(PROBLEM TO SOLVE) Your task is to restate the data word for word.

(RECORDS TO PROCESS)

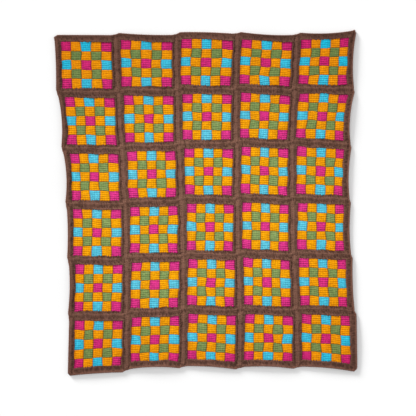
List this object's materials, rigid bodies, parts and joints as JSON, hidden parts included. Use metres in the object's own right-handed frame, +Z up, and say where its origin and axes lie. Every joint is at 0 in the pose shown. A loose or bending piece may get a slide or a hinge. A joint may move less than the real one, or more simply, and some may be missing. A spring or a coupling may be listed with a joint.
{
  "type": "crocheted patchwork blanket",
  "caption": "Hand-crocheted patchwork blanket lying flat: square patches of small colour blocks, joined by brown edging, with a brown outer round.",
  "frame": {"origin": "on the surface that the blanket lies on, under the middle of its outline's box", "axes": "+Y along the blanket's length towards the top row of squares, +X across it, +Z up from the surface"},
  "size_m": [1.034, 1.182, 0.0099],
  "materials": {
    "square_yarn": "matt worsted yarn in magenta, amber, turquoise and grey green, close crochet",
    "edging_yarn": "matt brown worsted yarn, ridged crochet"
  },
  "bodies": {
    "root": {"square_r1_c1": "square_yarn", "square_r1_c2": "square_yarn", "square_r1_c3": "square_yarn", "square_r1_c4": "square_yarn", "square_r1_c5": "square_yarn", "square_r2_c1": "square_yarn", "square_r2_c2": "square_yarn", "square_r2_c3": "square_yarn", "square_r2_c4": "square_yarn", "square_r2_c5": "square_yarn", "square_r3_c1": "square_yarn", "square_r3_c2": "square_yarn", "square_r3_c3": "square_yarn", "square_r3_c4": "square_yarn", "square_r3_c5": "square_yarn", "square_r4_c1": "square_yarn", "square_r4_c2": "square_yarn", "square_r4_c3": "square_yarn", "square_r4_c4": "square_yarn", "square_r4_c5": "square_yarn", "square_r5_c1": "square_yarn", "square_r5_c2": "square_yarn", "square_r5_c3": "square_yarn", "square_r5_c4": "square_yarn", "square_r5_c5": "square_yarn", "square_r6_c1": "square_yarn", "square_r6_c2": "square_yarn", "square_r6_c3": "square_yarn", "square_r6_c4": "square_yarn", "square_r6_c5": "square_yarn", "edging_column_1": "edging_yarn", "edging_column_2": "edging_yarn", "edging_column_3": "edging_yarn", "edging_column_4": "edging_yarn", "edging_column_5": "edging_yarn", "outer_round": "edging_yarn"}
  },
  "joints": []
}
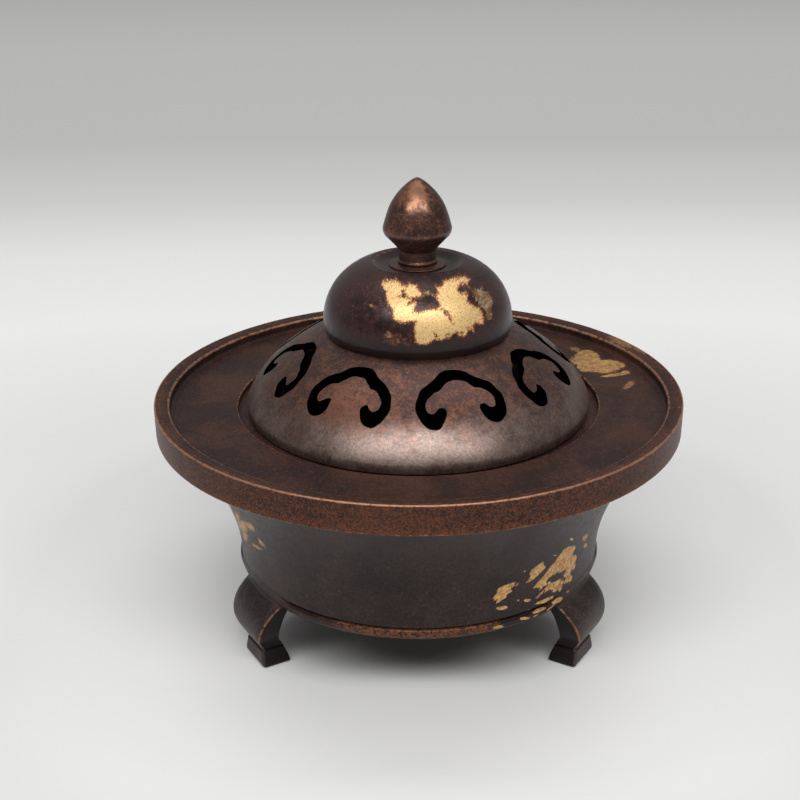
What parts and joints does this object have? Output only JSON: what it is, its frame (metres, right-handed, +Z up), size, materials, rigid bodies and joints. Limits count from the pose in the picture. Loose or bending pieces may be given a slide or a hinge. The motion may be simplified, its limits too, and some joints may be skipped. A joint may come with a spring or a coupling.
{
  "type": "incense burner",
  "caption": "Round copper incense burner on three cabriole legs, with a wide tray rim and a pierced domed lid that lifts off by its bud knob.",
  "frame": {"origin": "on the ground at the centre of the three feet", "axes": "+Z up along the axis of the bowl and lid; the front of the burner faces -Y and one leg stands at the back, on +Y"},
  "size_m": [0.11, 0.11, 0.099],
  "materials": {
    "bowl_patina": "dark brown patinated copper, satin",
    "worn_copper": "patina worn through to copper, satin",
    "rim_patina": "brown patinated copper with fine copper speckle, satin",
    "leg_patina": "dark brown patinated copper, satin",
    "lid_patina": "reddish brown patinated copper, polished by handling",
    "knob_patina": "reddish brown patinated copper, polished by handling",
    "steel": "plain threaded rod",
    "brass": "turned brass",
    "mineral_mat": "matted mineral fibre"
  },
  "bodies": {
    "body": {"bowl": "bowl_patina", "base_band": "worn_copper", "rim_tray": "rim_patina", "leg_front_left": "leg_patina", "leg_front_right": "leg_patina", "leg_back": "leg_patina"},
    "lid": {"lid_dome": "lid_patina", "lid_ring": "lid_patina", "lid_cap": "lid_patina", "knob_collar": "knob_patina", "knob": "knob_patina", "knob_stud": "steel", "knob_washer": "brass", "knob_nut": "brass"},
    "insert": {"fire_mat": "mineral_mat", "incense_stand": "brass"}
  },
  "joints": [
    {"name": "lid_lift", "type": "slide", "parent": "body", "child": "lid", "axis": [0, 0, 1], "range_m": [0, 0.12]},
    {"name": "insert_lift", "type": "slide", "parent": "body", "child": "insert", "axis": [0, 0, 1], "range_m": [0, 0.06]}
  ],
  "couplings": [
    {"joint": "insert_lift", "follows": "lid_lift", "ratio": 0.5}
  ]
}
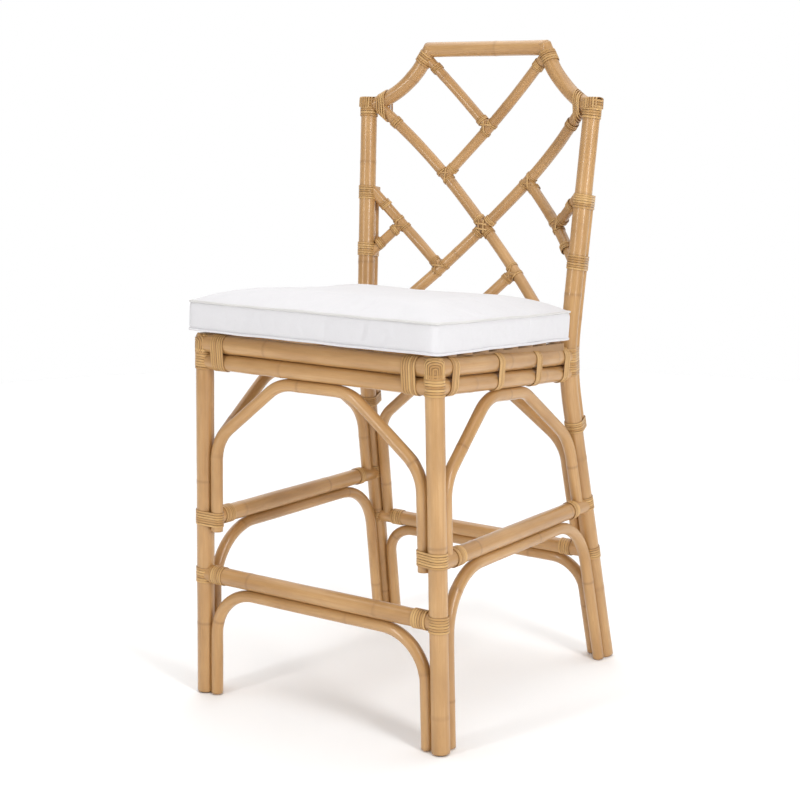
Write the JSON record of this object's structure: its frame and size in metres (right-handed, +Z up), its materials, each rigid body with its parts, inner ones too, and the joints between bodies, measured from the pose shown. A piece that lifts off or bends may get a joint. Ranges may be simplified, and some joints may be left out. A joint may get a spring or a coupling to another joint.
{
  "type": "bar stool with footrest",
  "caption": "Rattan bar stool with bent arches under the seat, a footrest, a diagonal lattice back and a loose piped cushion.",
  "frame": {"origin": "centre of the footprint, on the floor", "axes": "+Z up along the height; the front of the seat faces -Y; +X is the sitter's left when seated facing -Y"},
  "size_m": [0.5415, 0.6168, 1.1495],
  "materials": {
    "rattan_pole": "semi-gloss clear lacquer on peeled rattan",
    "cane_binding": "semi-gloss rattan peel, wound",
    "cushion_cover": "plain woven cover, matt",
    "piping_cord": "cloth-covered cord, matt",
    "deck_wood": "plain softwood, unfinished",
    "glide_plastic": "moulded, matt",
    "screw_steel": "zinc plated"
  },
  "bodies": {
    "frame": {"arch_back_lower": "rattan_pole", "arch_back_upper": "rattan_pole", "arch_front_lower": "rattan_pole", "arch_front_upper": "rattan_pole", "arch_left_lower": "rattan_pole", "arch_left_upper": "rattan_pole", "arch_right_lower": "rattan_pole", "arch_right_upper": "rattan_pole", "backing_left": "rattan_pole", "backing_right": "rattan_pole", "cane_back_corner": "cane_binding", "cane_back_legs": "cane_binding", "cane_backing_foot": "cane_binding", "cane_cross_rails": "cane_binding", "cane_crossing": "cane_binding", "cane_crown": "cane_binding", "cane_front_corner": "cane_binding", "cane_front_legs": "cane_binding", "cane_lattice_ends": "cane_binding", "cane_post_tops": "cane_binding", "cane_posts": "cane_binding", "cane_side_rail_ends": "cane_binding", "cane_side_rail_loops": "cane_binding", "cane_stretchers": "cane_binding", "cane_tees": "cane_binding", "crown_rail": "rattan_pole", "footrest": "rattan_pole", "frame_screws": "screw_steel", "glides": "glide_plastic", "lattice_foot": "rattan_pole", "lattice_long_left": "rattan_pole", "lattice_long_right": "rattan_pole", "lattice_side_left": "rattan_pole", "lattice_side_right": "rattan_pole", "lattice_stub_left": "rattan_pole", "lattice_stub_right": "rattan_pole", "lattice_top_left": "rattan_pole", "lattice_top_right": "rattan_pole", "leg_front_left": "rattan_pole", "leg_front_right": "rattan_pole", "post_back_left": "rattan_pole", "post_back_right": "rattan_pole", "rail_back_lower": "rattan_pole", "rail_back_upper": "rattan_pole", "rail_front_lower": "rattan_pole", "rail_front_upper": "rattan_pole", "rail_left_lower": "rattan_pole", "rail_left_upper": "rattan_pole", "rail_right_lower": "rattan_pole", "rail_right_upper": "rattan_pole", "seat_bearers": "deck_wood", "seat_slats": "deck_wood", "shoulder_left": "rattan_pole", "shoulder_right": "rattan_pole", "stretcher_back": "rattan_pole", "stretcher_left": "rattan_pole", "stretcher_right": "rattan_pole"},
    "cushion": {"cushion": "cushion_cover", "piping_bottom": "piping_cord", "piping_top": "piping_cord"}
  },
  "joints": [
    {"name": "cushion_lift", "type": "slide", "parent": "frame", "child": "cushion", "axis": [0, 0, 1], "range_m": [0, 0.15]}
  ]
}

(EXERCISE ANSWER)
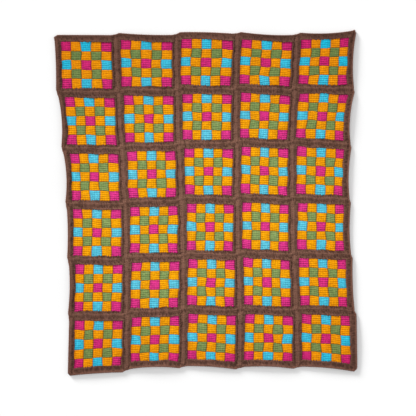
List this object's materials, rigid bodies, parts and joints as JSON, hidden parts included. Use metres in the object's own right-handed frame, +Z up, and say where its origin and axes lie. Every joint is at 0 in the pose shown. A loose or bending piece may get a slide or a hinge. A joint may move less than the real one, or more simply, and some may be missing. A spring or a coupling may be listed with a joint.
{
  "type": "crocheted patchwork blanket",
  "caption": "Hand-crocheted patchwork blanket lying flat: square patches of small colour blocks, joined by brown edging, with a brown outer round.",
  "frame": {"origin": "on the surface that the blanket lies on, under the middle of its outline's box", "axes": "+Y along the blanket's length towards the top row of squares, +X across it, +Z up from the surface"},
  "size_m": [1.034, 1.182, 0.0099],
  "materials": {
    "square_yarn": "matt worsted yarn in magenta, amber, turquoise and grey green, close crochet",
    "edging_yarn": "matt brown worsted yarn, ridged crochet"
  },
  "bodies": {
    "root": {"square_r1_c1": "square_yarn", "square_r1_c2": "square_yarn", "square_r1_c3": "square_yarn", "square_r1_c4": "square_yarn", "square_r1_c5": "square_yarn", "square_r2_c1": "square_yarn", "square_r2_c2": "square_yarn", "square_r2_c3": "square_yarn", "square_r2_c4": "square_yarn", "square_r2_c5": "square_yarn", "square_r3_c1": "square_yarn", "square_r3_c2": "square_yarn", "square_r3_c3": "square_yarn", "square_r3_c4": "square_yarn", "square_r3_c5": "square_yarn", "square_r4_c1": "square_yarn", "square_r4_c2": "square_yarn", "square_r4_c3": "square_yarn", "square_r4_c4": "square_yarn", "square_r4_c5": "square_yarn", "square_r5_c1": "square_yarn", "square_r5_c2": "square_yarn", "square_r5_c3": "square_yarn", "square_r5_c4": "square_yarn", "square_r5_c5": "square_yarn", "square_r6_c1": "square_yarn", "square_r6_c2": "square_yarn", "square_r6_c3": "square_yarn", "square_r6_c4": "square_yarn", "square_r6_c5": "square_yarn", "edging_column_1": "edging_yarn", "edging_column_2": "edging_yarn", "edging_column_3": "edging_yarn", "edging_column_4": "edging_yarn", "edging_column_5": "edging_yarn", "outer_round": "edging_yarn"}
  },
  "joints": []
}
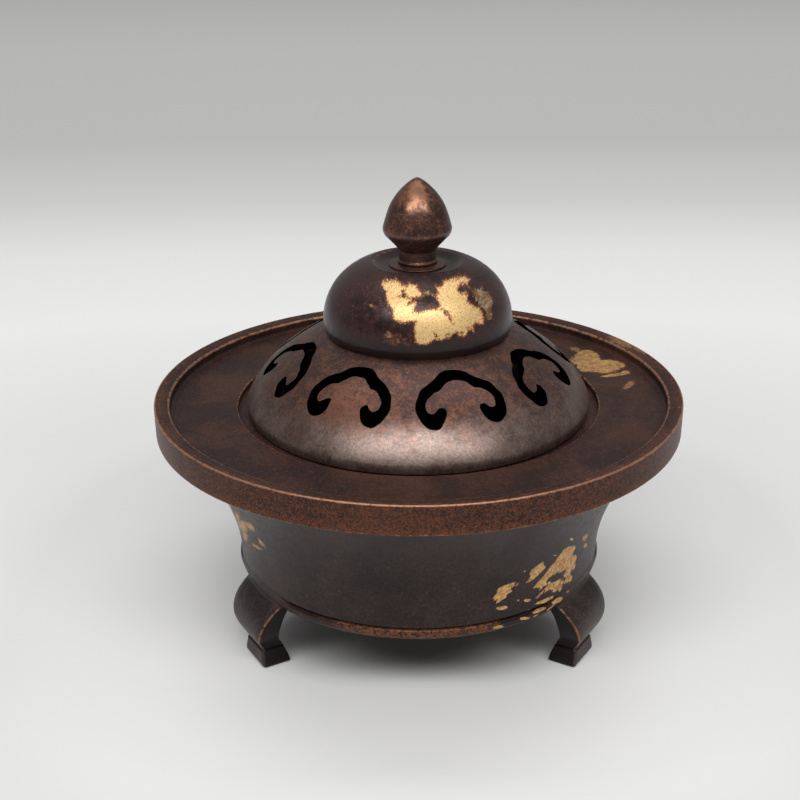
What parts and joints does this object have? Output only JSON: what it is, its frame (metres, right-handed, +Z up), size, materials, rigid bodies and joints. Limits count from the pose in the picture. Loose or bending pieces may be given a slide or a hinge. The motion may be simplified, its limits too, and some joints may be skipped. A joint may come with a spring or a coupling.
{
  "type": "incense burner",
  "caption": "Round copper incense burner on three cabriole legs, with a wide tray rim and a pierced domed lid that lifts off by its bud knob.",
  "frame": {"origin": "on the ground at the centre of the three feet", "axes": "+Z up along the axis of the bowl and lid; the front of the burner faces -Y and one leg stands at the back, on +Y"},
  "size_m": [0.11, 0.11, 0.099],
  "materials": {
    "bowl_patina": "dark brown patinated copper, satin",
    "worn_copper": "patina worn through to copper, satin",
    "rim_patina": "brown patinated copper with fine copper speckle, satin",
    "leg_patina": "dark brown patinated copper, satin",
    "lid_patina": "reddish brown patinated copper, polished by handling",
    "knob_patina": "reddish brown patinated copper, polished by handling",
    "steel": "plain threaded rod",
    "brass": "turned brass",
    "mineral_mat": "matted mineral fibre"
  },
  "bodies": {
    "body": {"bowl": "bowl_patina", "base_band": "worn_copper", "rim_tray": "rim_patina", "leg_front_left": "leg_patina", "leg_front_right": "leg_patina", "leg_back": "leg_patina"},
    "lid": {"lid_dome": "lid_patina", "lid_ring": "lid_patina", "lid_cap": "lid_patina", "knob_collar": "knob_patina", "knob": "knob_patina", "knob_stud": "steel", "knob_washer": "brass", "knob_nut": "brass"},
    "insert": {"fire_mat": "mineral_mat", "incense_stand": "brass"}
  },
  "joints": [
    {"name": "lid_lift", "type": "slide", "parent": "body", "child": "lid", "axis": [0, 0, 1], "range_m": [0, 0.12]},
    {"name": "insert_lift", "type": "slide", "parent": "body", "child": "insert", "axis": [0, 0, 1], "range_m": [0, 0.06]}
  ],
  "couplings": [
    {"joint": "insert_lift", "follows": "lid_lift", "ratio": 0.5}
  ]
}
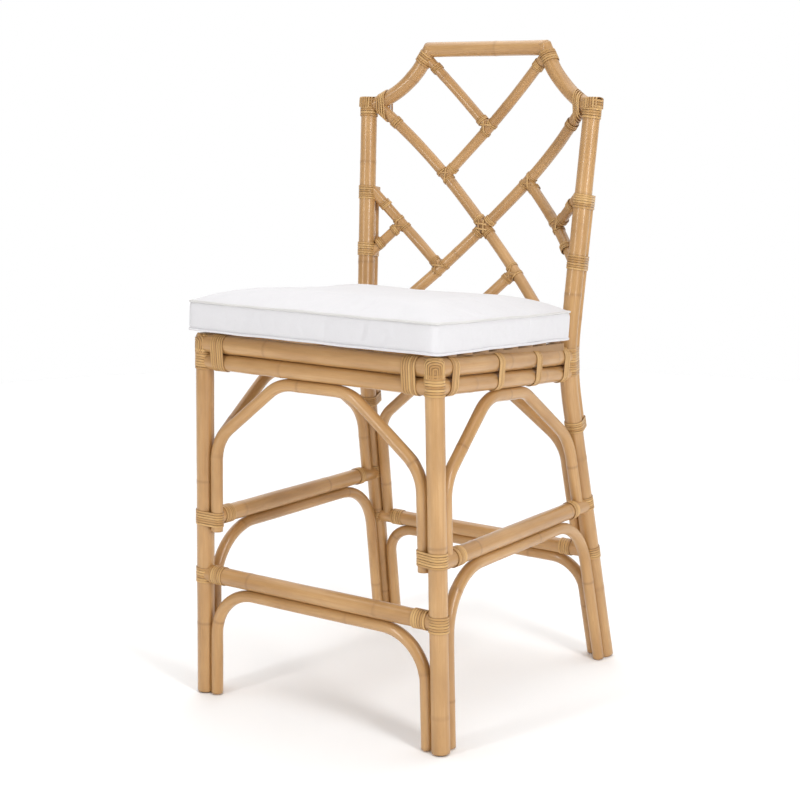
Write the JSON record of this object's structure: its frame and size in metres (right-handed, +Z up), its materials, each rigid body with its parts, inner ones too, and the joints between bodies, measured from the pose shown. A piece that lifts off or bends may get a joint. Ranges may be simplified, and some joints may be left out. A joint may get a spring or a coupling to another joint.
{
  "type": "bar stool with footrest",
  "caption": "Rattan bar stool with bent arches under the seat, a footrest, a diagonal lattice back and a loose piped cushion.",
  "frame": {"origin": "centre of the footprint, on the floor", "axes": "+Z up along the height; the front of the seat faces -Y; +X is the sitter's left when seated facing -Y"},
  "size_m": [0.5415, 0.6168, 1.1495],
  "materials": {
    "rattan_pole": "semi-gloss clear lacquer on peeled rattan",
    "cane_binding": "semi-gloss rattan peel, wound",
    "cushion_cover": "plain woven cover, matt",
    "piping_cord": "cloth-covered cord, matt",
    "deck_wood": "plain softwood, unfinished",
    "glide_plastic": "moulded, matt",
    "screw_steel": "zinc plated"
  },
  "bodies": {
    "frame": {"arch_back_lower": "rattan_pole", "arch_back_upper": "rattan_pole", "arch_front_lower": "rattan_pole", "arch_front_upper": "rattan_pole", "arch_left_lower": "rattan_pole", "arch_left_upper": "rattan_pole", "arch_right_lower": "rattan_pole", "arch_right_upper": "rattan_pole", "backing_left": "rattan_pole", "backing_right": "rattan_pole", "cane_back_corner": "cane_binding", "cane_back_legs": "cane_binding", "cane_backing_foot": "cane_binding", "cane_cross_rails": "cane_binding", "cane_crossing": "cane_binding", "cane_crown": "cane_binding", "cane_front_corner": "cane_binding", "cane_front_legs": "cane_binding", "cane_lattice_ends": "cane_binding", "cane_post_tops": "cane_binding", "cane_posts": "cane_binding", "cane_side_rail_ends": "cane_binding", "cane_side_rail_loops": "cane_binding", "cane_stretchers": "cane_binding", "cane_tees": "cane_binding", "crown_rail": "rattan_pole", "footrest": "rattan_pole", "frame_screws": "screw_steel", "glides": "glide_plastic", "lattice_foot": "rattan_pole", "lattice_long_left": "rattan_pole", "lattice_long_right": "rattan_pole", "lattice_side_left": "rattan_pole", "lattice_side_right": "rattan_pole", "lattice_stub_left": "rattan_pole", "lattice_stub_right": "rattan_pole", "lattice_top_left": "rattan_pole", "lattice_top_right": "rattan_pole", "leg_front_left": "rattan_pole", "leg_front_right": "rattan_pole", "post_back_left": "rattan_pole", "post_back_right": "rattan_pole", "rail_back_lower": "rattan_pole", "rail_back_upper": "rattan_pole", "rail_front_lower": "rattan_pole", "rail_front_upper": "rattan_pole", "rail_left_lower": "rattan_pole", "rail_left_upper": "rattan_pole", "rail_right_lower": "rattan_pole", "rail_right_upper": "rattan_pole", "seat_bearers": "deck_wood", "seat_slats": "deck_wood", "shoulder_left": "rattan_pole", "shoulder_right": "rattan_pole", "stretcher_back": "rattan_pole", "stretcher_left": "rattan_pole", "stretcher_right": "rattan_pole"},
    "cushion": {"cushion": "cushion_cover", "piping_bottom": "piping_cord", "piping_top": "piping_cord"}
  },
  "joints": [
    {"name": "cushion_lift", "type": "slide", "parent": "frame", "child": "cushion", "axis": [0, 0, 1], "range_m": [0, 0.15]}
  ]
}